The North Bend Municipal Code on Marijuana Regulation limits marijuana producers/processors to specific locations within the city – south of W. North Bend Way, West of Bendigo Blvd and north of I-90 – and prohibits production and processing within any residentially zoned district or residence in the city.
The regulations, though, appear to be specific to legal, recreational marijuana and the property hosting the Collective Garden is not zoned residential. North Bend’s regulations only appear specific to medical marijuana collective gardens by saying they cannot be a “home occupation business.”
As for the smell, officers were advised the operators of the growing operation will be working on solutions to reduce the distinct odor.
Collective Gardens are allowed per Washington State Law, and are subject to the below provisions until July 1, 2016:
- (a) No more than ten qualifying patients may participate in a single collective garden at any time;
- (b) No person under the age of twenty-one may participate in a collective garden or receive marijuana that was produced,
- processed, transported, or delivered through a collective garden. A designated provider for a person who is under the age of twenty-one may participate in a collective garden on behalf of the person under the age of twenty-one;
- (c) A collective garden may contain no more than fifteen plants per patient up to a total of forty-five plants;
- (d) A collective garden may contain no more than twenty-four ounces of useable marijuana per patient up to a total of seventy-two ounces of useable marijuana;
- (e) A copy of each qualifying patient’s authorization, including a copy of the patient’s proof of identity, must be available at all times on the premises of the collective garden; and
- (f) No useable marijuana from the collective garden is delivered to anyone other than one of the qualifying patients participating in the collective garden.
New Collective Garden/Co-op Regulations this Summer
Regulations about Collective Gardens will change this summer when the state’s new Cannabis Patient Protection Act goes into effect.
Under the new law, the number of patients participating in the newly dubbed ‘Cooperative Gardens’ will be reduced to four, but the allowable cultivated plants will increase to 60. It also requires one of the co-op patients to reside where the garden is being operated.
Large Collective Gardens have until July 1, 2016 to reorganize into a co-op or obtain a producer license from the Washington State Liquor and Cannabis Board.
Police say Law Change will Close North Bend Operation
According to Snoqualmie Police Chief McCulley, as the site of the North Bend Collective Garden is not zoned residential, no patient of a Cooperative Garden may live at the current location so it won’t be able to operate under the new law.
McCulley said officers are currently advising the Collective Garden’s operators in person of these new, impending regulations – and that their marijuana growing operation will have to stop as of July 1, 2016.
Chief McCulley said he will also personally notify the operators in writing of the upcoming law change and its impact on their ability to continue growing.

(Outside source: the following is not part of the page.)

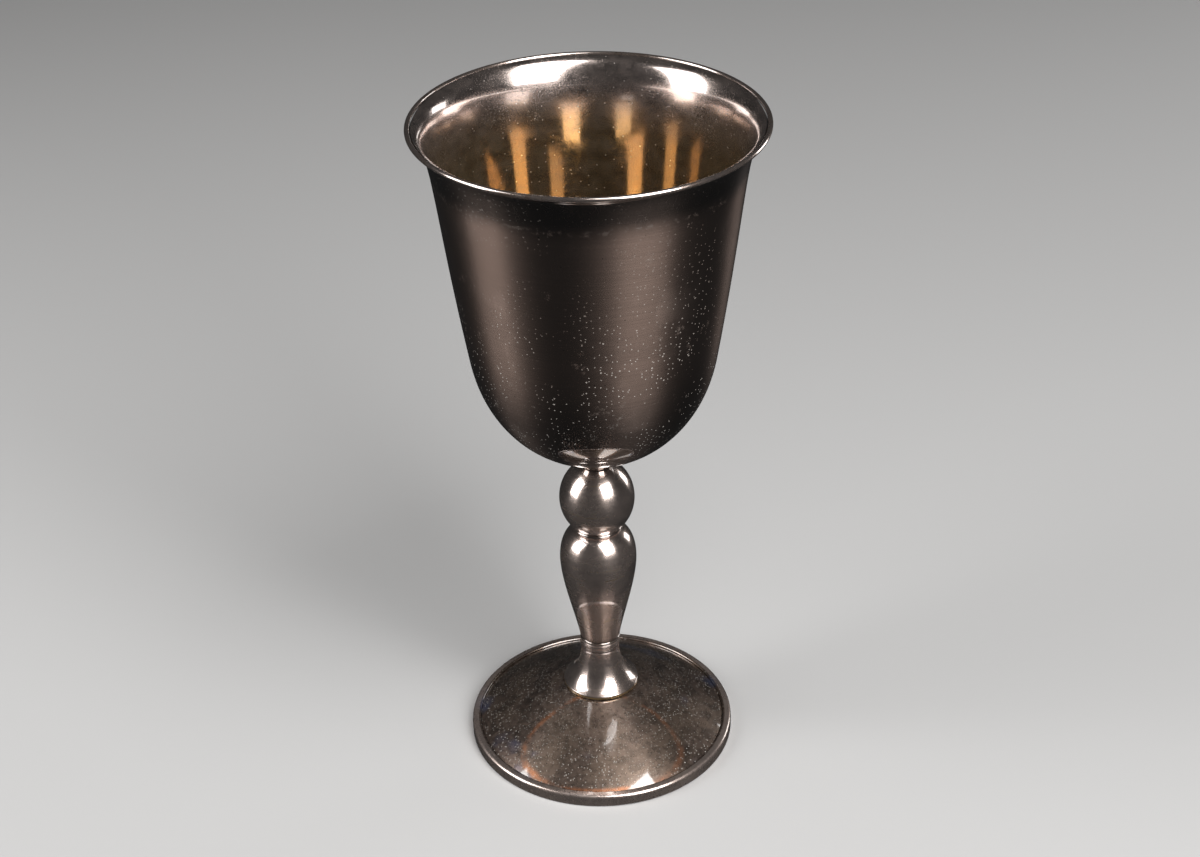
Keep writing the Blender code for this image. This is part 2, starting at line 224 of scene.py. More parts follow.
def grid_mesh(name, places, around, along, closed_round=True, closed_along=True):
    """Mesh of a grid of points: places[i, j] is step i along the outline and step j round the axis.

    Each face takes corners (i, j), (i, j+1), (i+1, j+1), (i+1, j), so an outline that runs
    anticlockwise in (radius, height) faces outwards. around and along are the map's two coordinates
    at the grid's lines. A grid line that lies on the axis keeps its separate points here; settle merges them.
    """
    rows, columns = places.shape[:2]
    step_i = np.arange(rows if closed_along else rows - 1)
    step_j = np.arange(columns if closed_round else columns - 1)
    i, j = np.meshgrid(step_i, step_j, indexing="ij")
    i, j = i.ravel(), j.ravel()
    next_i, next_j = (i + 1) % rows, (j + 1) % columns
    corners = np.stack([i * columns + j, i * columns + next_j, next_i * columns + next_j,
                        next_i * columns + j], axis=1)
    mesh = bpy.data.meshes.new(name)
    mesh.vertices.add(rows * columns)
    mesh.vertices.foreach_set("co", places.reshape(-1).astype(np.float32))
    mesh.loops.add(corners.size)
    mesh.loops.foreach_set("vertex_index", corners.reshape(-1).astype(np.int32))
    mesh.polygons.add(len(corners))
    mesh.polygons.foreach_set("loop_start", np.arange(0, corners.size, 4, dtype=np.int32))
    u = np.stack([around[j], around[j + 1], around[j + 1], around[j]], axis=1)
    v = np.stack([along[i], along[i], along[i + 1], along[i + 1]], axis=1)
    chart = mesh.uv_layers.new(name=TURNS)
    chart.uv.foreach_set("vector", np.stack([u, v], axis=2).reshape(-1).astype(np.float32))
    mesh.update(calc_edges=True)
    return mesh


def settle(mesh, sharp_degrees=40.0):
    """Merges the points on the axis, drops flat faces and smooths all but the sharp edges."""
    work = bmesh.new()
    work.from_mesh(mesh)
    on_axis = [v for v in work.verts if math.hypot(v.co.x, v.co.y) < 1e-7]
    bmesh.ops.remove_doubles(work, verts=on_axis, dist=1e-7)
    bmesh.ops.dissolve_degenerate(work, edges=work.edges, dist=1e-8)
    work.to_mesh(mesh)
    work.free()
    mesh.shade_smooth()
    mesh.set_sharp_from_angle(angle=math.radians(sharp_degrees))


def swept(radius, height, angle):
    """Points (-R sin a, R cos a, z): a row for each height and a column for each turn a."""
    around = np.stack([-radius * np.sin(angle), radius * np.cos(angle)], axis=2)
    return np.dstack([around, np.broadcast_to(height, around.shape[:2])])


def turned(name, outline, segments, out_of_round=0.0):
    """Surface of revolution: P(s, a) = (R sin a, R cos a, z(s)), R = r(s) (1 - e sin^2 a).

    e is out_of_round, the slight oval that hand finishing leaves. The seam is at the back. The map
    holds the turn a / 2 pi and the length s along the outline in metres.
    """
    angle = np.linspace(0.0, math.tau, segments, endpoint=False)
    radius = outline[:, :1] * (1.0 - out_of_round * np.sin(angle)[None, :] ** 2)
    places = swept(radius, outline[:, 1:], angle)
    loop = np.concatenate([outline, outline[:1]])
    along = np.concatenate([[0.0], np.cumsum(np.linalg.norm(np.diff(loop, axis=0), axis=1))])
    around = np.arange(segments + 1) / segments
    mesh = grid_mesh(name, places, around, along)
    settle(mesh)
    return mesh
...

More information on Washington State Marijuana laws, legally allowed sales and production can be found Washington State Liquor and Cannabis Control website.
Comments
…and here I thought skunks just kept getting run over in the same spot every couple of months.
Call your complaints in to the DEA. If they get enough complaints they might act.
So, to be legal they have to move it right into a neighborhood instead of being outside of it? Who the heck wrote that law?!? Neighbors thought they didn’t like the smell before, I hope they like it better when it’s right in the middle of their neighborhood.